Gli esseri umani sono considerati i sovrani della terra e di tutto ciò che vive in essa in molti sistemi di potere che abbiamo ereditato (patriarcato, capitalismo, colonialismo, ecc); visione antropocentrica del mondo che deve essere urgentemente sovvertita. In Staying with the Trouble, del 2016, Donna Haraway descrive il worlding come un interesse di tutte le creature, grandi e piccole. Questa consapevolezza di essere tutti collegati in una miriade di modi, di dare forma e un senso di dipendenza reciproca al mondo, si può trovare anche in Host, un’installazione di Amanda Baum & Rose Leahy. In collaborazione con Richard Beckett sono stati creati cuscini, decorazioni da parete e sfere di vetro piene di microbi e batteri, portandoci volutamente a stretto contatto con i microrganismi già presenti dentro e sopra i nostri corpi.
Liam Young presenta una proposta completamente diversa. Nella sua Planet City tutti gli uomini della terra si rifugiano in un’unica gigantesca città di 7 miliardi di abitanti, per restituire il resto del pianeta alla natura. Questo potrebbe essere uno stile di vita sostenibile? Come sarebbe un mondo non progettato secondo gli scenari distopici occidentali? In modo diverso, questi temi appaiono anche in Earth Mother, Sky Father di Kordea Jatafa Henry. Lo street dancer Storyboard P ammansisce un tecno-demone in un’Africa del 2030, non più sfruttata dalla Cina o dall’Occidente, che utilizza invece i suoi rari minerali per la propria crescita e il proprio sviluppo.
In misura minore, la crescita è al centro della Weightless Collaboration di Soft Bodies, un giardino virtuale in cui si può collaborare per lavorare la terra, innaffiare le piante e godere dei frutti del proprio lavoro. L’esperienza di una realtà virtuale condivisa anticipa nuovi modi di vivere e lavorare insieme per le persone separate dalla distanza fisica. Stream City di Stéphane LAB, studente della Design Academy immagina il nostro futuro habitat in un paesaggio urbano virtuale, consentendo di poter volare nel cielo con una tuta alare. Labile, anarchico, quasi trasparente, conferisce più valore all’esperienza e alla collaborazione con gli altri che ai possedimenti individuali.

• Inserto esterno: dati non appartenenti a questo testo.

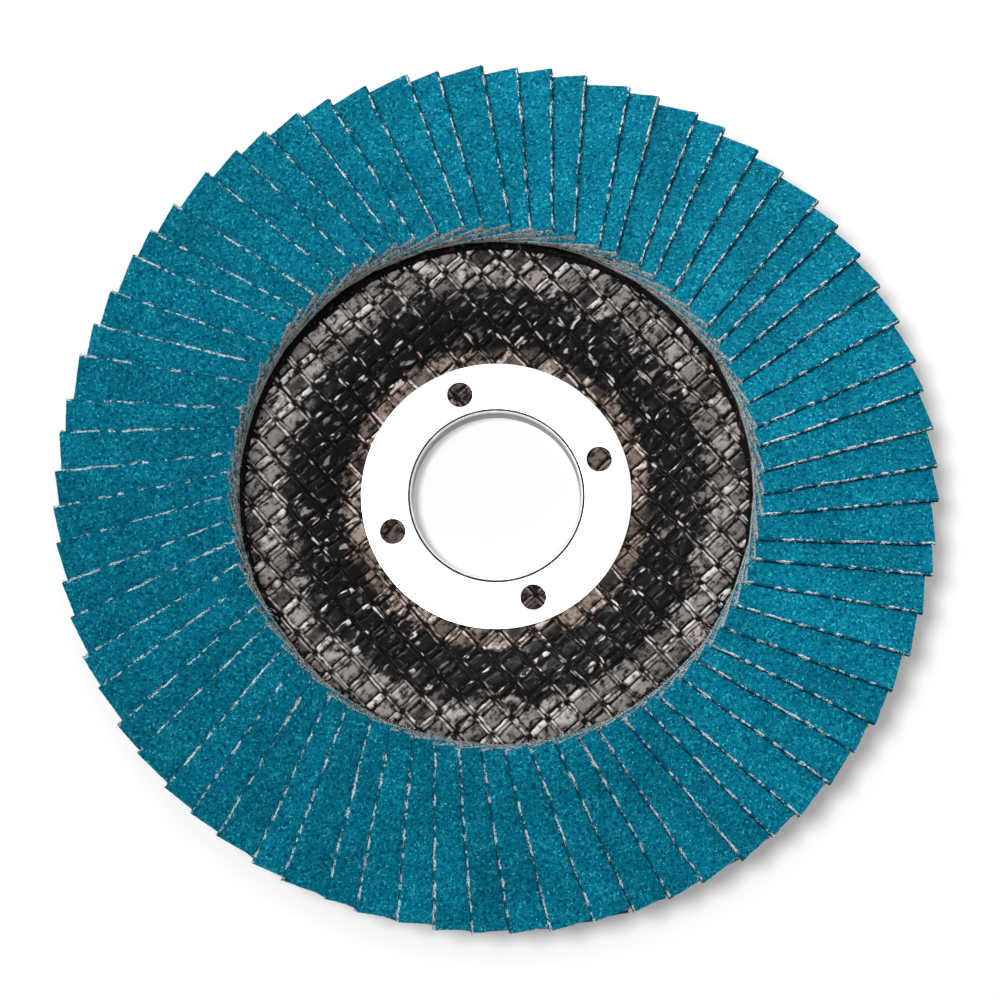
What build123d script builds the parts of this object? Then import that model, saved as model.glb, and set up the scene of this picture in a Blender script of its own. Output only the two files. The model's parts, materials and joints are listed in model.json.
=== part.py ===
from build123d import *
import math
import os
import random

# Flap disc for an angle grinder, in millimetres.
# Origin: on the bore axis, in the back face of the hub, which is the face the disc lies on.
# +Z runs along the bore axis towards the abrasive side. Angles run anticlockwise from +X as seen
# from the abrasive side.

# Overall
DISC_DIAMETER = 115.0  # over the outer corners of the flaps

# Centre ring
BORE_DIAMETER = 22.23
RING_DIAMETER = 35.8
RING_METAL = 0.5  # sheet thickness of flange and collar
RING_LIP_CHAMFER = 0.35  # lead-in where the flange turns down into the bore
COLLAR_SETBACK = 0.1  # the collar stops this far short of the hub's back face
KEY_HOLE_COUNT = 4
KEY_HOLE_DIAMETER = 3.4
KEY_HOLE_CIRCLE = (BORE_DIAMETER + RING_DIAMETER) / 2  # midway across the flange
KEY_HOLE_ANGLE = 19.6  # first hole, from +X
RING_FIT = 0.05  # clearance between the collar and the plate

# Backing plate
PLATE_THICKNESS = 2.4
PLATE_OVERHANG = 2.4  # the flaps stand this far past the plate's edge
HUB_MARGIN = 2.1  # flat hub outside the ring's flange
HUB_DEPTH = 2.6  # how far the hub is set back from the rim
CONE_RUN = 5.4  # radial length of the cone between hub and rim, on the front
CONE_EASING = 1.6  # the cone on the back starts and ends this much further out each way
RIM_ANGLE = 5.0  # fall of the rim towards its edge, starting under the adhesive

# Glass weave in the plate's front: a square grid of strands with a pit in each mesh
STRAND_PITCH = 3.35
STRAND_HEIGHT = 0.3
WARP_WIDTH = 1.4
WEFT_WIDTH = 1.2
WARP_ANGLE = 42.0
WEAVE_START = 1.9  # the weave is open from this far outside the hub
WEAVE_MARGIN = 0.35  # band without pits beside the adhesive

# Adhesive
BED_THICKNESS = 0.5
BED_SETBACK = 0.5  # the bed stops this far inside the plate's edge
BED_LEDGE = 0.8  # resin squeezed out in front of the flaps' inner ends

# Flaps
FLAP_COUNT = 72
FLAP_LENGTH = 23.2
FLAP_WIDTH = 16.0
FLAP_THICKNESS = 0.8
FLAP_CLEARANCE = 0.02  # between neighbours at their inner ends
SEAT_CLEARANCE = 0.03  # between the lowest flaps and the adhesive
FLAPS_PER_NODE = 2
SPACING_SCATTER = 0.7  # degrees each way
RADIAL_SCATTER = 0.15
YAW_SCATTER = 0.5  # degrees each way
SCATTER_SEED = 41

# Derived sizes
bore_radius = BORE_DIAMETER / 2
ring_radius = RING_DIAMETER / 2
plate_bore_radius = bore_radius + RING_METAL + RING_FIT
hub_radius = ring_radius + HUB_MARGIN
rim_start = hub_radius + CONE_RUN
rim_fall = math.tan(math.radians(RIM_ANGLE))
flap_pitch = math.radians(360 / FLAP_COUNT)
flap_outer_x = math.sqrt((DISC_DIAMETER / 2) ** 2 - (FLAP_WIDTH / 2) ** 2) - RADIAL_SCATTER
flap_inner_x = flap_outer_x - FLAP_LENGTH
plate_radius = flap_outer_x - PLATE_OVERHANG
bed_inner_radius = flap_inner_x - RADIAL_SCATTER - BED_LEDGE

# Lean of the flaps: at their inner ends, neighbours one pitch apart clear each other by a ply
widest_pitch = flap_pitch + math.radians(2 * SPACING_SCATTER)
ply_pitch = FLAP_THICKNESS + FLAP_CLEARANCE + widest_pitch * rim_fall * FLAP_WIDTH / 2
flap_lean = math.degrees(math.asin(ply_pitch / (flap_pitch * flap_inner_x)))
flap_rise = FLAP_WIDTH / 2 * math.sin(math.radians(flap_lean))
screw_lead = flap_inner_x * math.tan(math.radians(flap_lean))  # fall of the helicoid per radian
seat_height = BED_THICKNESS + SEAT_CLEARANCE + screw_lead * math.radians(SPACING_SCATTER)


def rim_front(radius):
    """Height of the plate's front face on the falling rim."""
    return PLATE_THICKNESS + HUB_DEPTH - (radius - bed_inner_radius) * rim_fall


def weave_pit(row, column):
    """One pit of the weave's grid, set square to the cone or to the level ring around it."""
    radius = math.hypot(row, column) * STRAND_PITCH
    bearing = math.degrees(math.atan2(row, column))
    height = PLATE_THICKNESS + HUB_DEPTH
    slope = 0
    if radius < rim_start:
        slope = HUB_DEPTH / CONE_RUN
        height -= (rim_start - radius) * slope
    seat = Pos(radius, 0, height) * Rot(0, -math.degrees(math.atan(slope)), 0)
    pit = Box(STRAND_PITCH - WARP_WIDTH, STRAND_PITCH - WEFT_WIDTH, 2 * STRAND_HEIGHT)
    return Rot(0, 0, WARP_ANGLE + bearing) * seat * Rot(0, 0, -bearing) * pit


def weave_pits():
    """The pits of every mesh that lies whole between the resin-filled hub and the adhesive."""
    reach = math.hypot(STRAND_PITCH - WARP_WIDTH, STRAND_PITCH - WEFT_WIDTH) / 2
    nearest = (hub_radius + WEAVE_START + reach) / STRAND_PITCH
    farthest = (bed_inner_radius - WEAVE_MARGIN - reach) / STRAND_PITCH
    steps = range(-math.ceil(farthest), math.ceil(farthest) + 1)
    return [
        weave_pit(row, column)
        for row in steps
        for column in steps
        if nearest < math.hypot(row, column) < farthest
    ]


def backing_plate():
    """Moulded plate of resin and glass cloth: hub, cone, level ring and falling rim."""
    outline = [
        (plate_bore_radius, 0, PLATE_THICKNESS),
        (hub_radius, 0, PLATE_THICKNESS),
        (rim_start, 0, PLATE_THICKNESS + HUB_DEPTH),
        (bed_inner_radius, 0, rim_front(bed_inner_radius)),
        (plate_radius, 0, rim_front(plate_radius)),
        (plate_radius, 0, rim_front(plate_radius) - PLATE_THICKNESS),
        (bed_inner_radius, 0, HUB_DEPTH),
        (rim_start + CONE_EASING, 0, HUB_DEPTH),
        (hub_radius - CONE_EASING, 0, 0),
        (plate_bore_radius, 0, 0),
    ]
    return revolve(make_face(Polyline(*outline, close=True)), Axis.Z) - weave_pits()


def centre_ring():
    """Pressed steel ring: flat flange on the hub's front, collar down through the plate."""
    top = PLATE_THICKNESS + RING_METAL
    outline = [
        (bore_radius, 0, COLLAR_SETBACK),
        (bore_radius + RING_METAL, 0, COLLAR_SETBACK),
        (bore_radius + RING_METAL, 0, PLATE_THICKNESS),
        (ring_radius, 0, PLATE_THICKNESS),
        (ring_radius, 0, top),
        (bore_radius, 0, top),
    ]
    ring = revolve(make_face(Polyline(*outline, close=True)), Axis.Z)
    top_edges = ring.edges().filter_by(GeomType.CIRCLE).group_by(Axis.Z)[-1].sort_by(SortBy.RADIUS)
    ring = chamfer(top_edges[0], RING_LIP_CHAMFER)
    spots = PolarLocations(KEY_HOLE_CIRCLE / 2, KEY_HOLE_COUNT, KEY_HOLE_ANGLE)
    return ring - Pos(0, 0, top) * spots * Cylinder(KEY_HOLE_DIAMETER / 2, 3 * RING_METAL)


def adhesive_bed():
    """Ring of resin on the rim, which the flaps stand in."""
    outer_radius = plate_radius - BED_SETBACK
    outline = [
        (bed_inner_radius, 0, rim_front(bed_inner_radius)),
        (outer_radius, 0, rim_front(outer_radius)),
        (outer_radius, 0, rim_front(outer_radius) + BED_THICKNESS),
        (bed_inner_radius, 0, rim_front(bed_inner_radius) + BED_THICKNESS),
    ]
    return revolve(make_face(Polyline(*outline, close=True)), Axis.Z)


def flap(place, scatter):
    """One flap at its place in the pack, slid a little along the pack's own helicoid."""
    slide = math.radians(scatter.uniform(-SPACING_SCATTER, SPACING_SCATTER))
    middle = (flap_inner_x + flap_outer_x) / 2
    height = rim_front(middle) + seat_height + flap_rise - screw_lead * slide
    turn = Rot(0, 0, math.degrees(place * flap_pitch + slide))
    lean = Rot(0, RIM_ANGLE, 0) * Rot(-flap_lean, 0, 0)
    shift = Pos(scatter.uniform(-RADIAL_SCATTER, RADIAL_SCATTER), 0, 0)
    yaw = Rot(0, 0, scatter.uniform(-YAW_SCATTER, YAW_SCATTER))
    alignment = (Align.CENTER, Align.CENTER, Align.MIN)
    cloth = Box(FLAP_LENGTH, FLAP_WIDTH, FLAP_THICKNESS, align=alignment)
    return turn * Pos(middle, 0, height) * lean * shift * yaw * cloth


def flap_pairs():
    """The whole pack, neighbouring flaps sharing a node as separate solids."""
    scatter = random.Random(SCATTER_SEED)
    flaps = [flap(place, scatter) for place in range(FLAP_COUNT)]
    groups = [flaps[start : start + FLAPS_PER_NODE] for start in range(0, FLAP_COUNT, FLAPS_PER_NODE)]
    return {
        f"flap_pair_{number:02d}": Compound(children=group)
        for number, group in enumerate(groups, start=1)
    }


def main():
    os.makedirs("parts", exist_ok=True)
    nodes = {
        "backing_plate": backing_plate(),
        "centre_ring": centre_ring(),
        "adhesive_bed": adhesive_bed(),
        **flap_pairs(),
    }
    for name, shape in nodes.items():
        export_step(shape, f"parts/{name}.step")


main()
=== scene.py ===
"""Dresses the flap disc: abrasive flaps, woven backing plate, adhesive, steel ring and studio."""

import json
import logging
import math
import random
from collections.abc import Callable, Iterator
from contextlib import contextmanager
from dataclasses import dataclass
from enum import Enum, IntEnum

import bmesh
import bpy
import numpy as np
from mathutils import Matrix, Vector

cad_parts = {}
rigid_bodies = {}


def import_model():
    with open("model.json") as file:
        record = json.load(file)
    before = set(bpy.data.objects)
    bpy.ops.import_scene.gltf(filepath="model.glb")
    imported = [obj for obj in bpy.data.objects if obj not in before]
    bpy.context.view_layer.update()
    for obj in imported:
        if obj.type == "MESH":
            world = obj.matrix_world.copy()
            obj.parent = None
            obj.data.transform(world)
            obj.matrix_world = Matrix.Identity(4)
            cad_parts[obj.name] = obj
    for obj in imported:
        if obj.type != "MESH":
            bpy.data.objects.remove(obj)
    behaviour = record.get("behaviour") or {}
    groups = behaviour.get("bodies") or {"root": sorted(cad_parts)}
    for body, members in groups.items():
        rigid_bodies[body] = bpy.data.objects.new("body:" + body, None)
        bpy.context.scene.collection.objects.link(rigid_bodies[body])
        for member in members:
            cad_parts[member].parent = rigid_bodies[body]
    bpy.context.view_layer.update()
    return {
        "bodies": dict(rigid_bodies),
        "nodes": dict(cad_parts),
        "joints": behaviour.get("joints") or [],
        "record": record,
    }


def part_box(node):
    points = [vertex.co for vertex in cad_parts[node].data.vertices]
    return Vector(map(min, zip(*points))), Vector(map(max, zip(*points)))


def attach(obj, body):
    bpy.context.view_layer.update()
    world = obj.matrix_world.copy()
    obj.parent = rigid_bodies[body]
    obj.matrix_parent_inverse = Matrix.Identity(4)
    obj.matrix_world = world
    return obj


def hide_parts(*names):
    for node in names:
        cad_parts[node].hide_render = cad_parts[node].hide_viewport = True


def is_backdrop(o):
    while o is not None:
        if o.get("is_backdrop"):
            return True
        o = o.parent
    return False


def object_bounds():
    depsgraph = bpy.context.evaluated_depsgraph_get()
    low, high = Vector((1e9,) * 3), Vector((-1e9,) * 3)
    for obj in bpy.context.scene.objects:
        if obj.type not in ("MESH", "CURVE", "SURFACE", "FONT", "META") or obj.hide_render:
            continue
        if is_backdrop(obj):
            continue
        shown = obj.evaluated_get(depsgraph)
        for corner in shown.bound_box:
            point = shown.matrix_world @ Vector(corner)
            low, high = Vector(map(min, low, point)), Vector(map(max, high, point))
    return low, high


log = logging.getLogger("flap_disc")

Piece = bpy.types.Object
Material = bpy.types.Material
Socket = bpy.types.NodeSocket
Triple = tuple[float, float, float]
Span = tuple[float, float]
Value = Socket | float  # a number, made by a node or plain
Paint = Socket | Triple  # a colour, made by a node or plain

MM = 0.001
BODY = "root"
WELD = MM / 1000  # corners closer than this are one
SLAB_VERTICES = 24  # of one flap in a CAD node: three to each corner
CLOTH_BANDS = 2  # rows of faces down the cut side below the coat
WEAVE_PITCH = 3.35 * MM
WEAVE_TURN = math.radians(42)
WEAVE_DEPTH = 0.27 * MM  # the resin lies this far below the plate's front, for the strands
MIX_FIRST, MIX_SECOND, MIX_RESULT = 6, 7, 2  # the colour sockets of a Mix node


class Slot(Enum):
    """The record's material slots."""

    CLOTH = "flap_cloth"
    LAMINATE = "plate_laminate"
    RESIN = "adhesive_resin"
    STEEL = "ring_steel"


class Element(Enum):
    """What is picked in edit mode: its select mode, and its name in an edit mesh."""

    CORNER = ("VERT", "verts")
    EDGE = ("EDGE", "edges")


class FlapFace(IntEnum):
    """The faces of a flap, in the order of its finishes."""

    COAT = 0
    CUT = 1
    BACK = 2
    WORN = 3
    CORE = 4


class RingFace(IntEnum):
    """The faces of the steel ring, in the order of its finishes."""

    TIN = 0
    GROOVE = 1
    WALL = 2
    LIP = 3


# ------------------------------------------------------------------ modelling bench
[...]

E ancora, creare un mondo non significa solo costruirlo. Il concetto di worlding, essendo un continuo dispiegarsi del mondo, contiene anche un elemento di distruzione. Lo si percepisce chiaramente in due delle opere più personali di Worlding Worlds. Ferenj, The Installation di Ainslee Alem Robson, è composta da nuvole di punti basate su immagini di Addis Abeba e del ristorante Cleveland dei genitori di Robson. Mentre ci si muove in uno spazio virtuale, si vedono mondi che appaiono e scompaiono incessantemente come ricordi inafferrabili. L’installazione Flotsam Jetsam, Lagan and Derelict, realizzata dall’iraniana Mehraneh Atashi, è fatta di ricordi, storie, oggetti trovati e animazioni. L’artista vede l’opera come uno stato di continuo divenire: “un paesaggio di sconvolgimento, che porta in sé il potenziale di trasformazione”.